132 singers were present at the first rehearsal in 1863; at the thousandth concert in 1924 there were about 400 singers. At the first rehearsal in 1946 after the Second World War there were 80 singers. In 2005 there were about 50 active members. The choir has given concerts outside Austria: in recent years it has visited the USA, China, Syria and Brazil.
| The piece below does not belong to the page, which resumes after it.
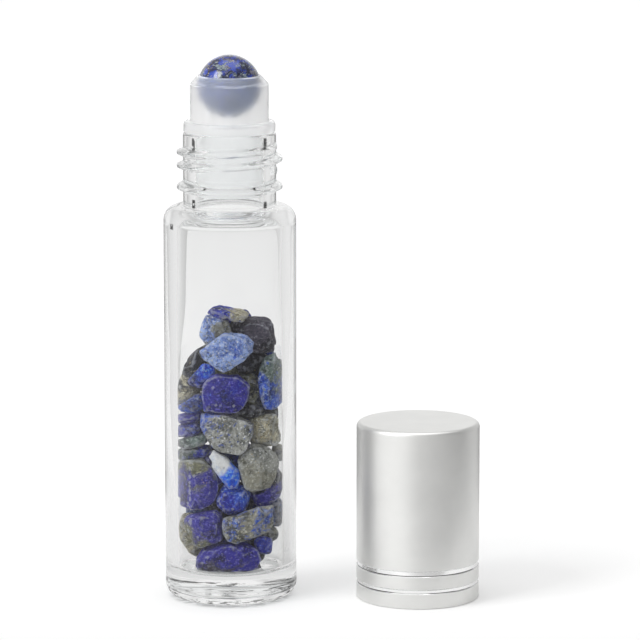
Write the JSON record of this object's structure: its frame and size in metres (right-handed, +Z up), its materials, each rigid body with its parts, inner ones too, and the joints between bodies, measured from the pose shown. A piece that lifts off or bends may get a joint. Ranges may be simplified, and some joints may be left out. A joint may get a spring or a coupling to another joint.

From its founding, the choir has paid particular attention to the works of Franz Schubert; at its first concert in 1864, Schubert's Deutsche Messe, D 872, was performed. It performs works by important composers of all musical periods. Works have been dedicated to the choir by composers including Richard Strauss (Die Tageszeiten), Wilhelm Kienzl and Franz Lehár.

==Musical directors==
Past musical directors include Adolf Kirchl, Ferdinand Rebay, Hermann von Schmeidel, Anton Webern, Viktor Keldorfer, Reinhold Schmid, Hans Gillesberger, Leo Lehner and Heinrich Gattermeyer. The present musical director (in 2019) is Fritz Brucker.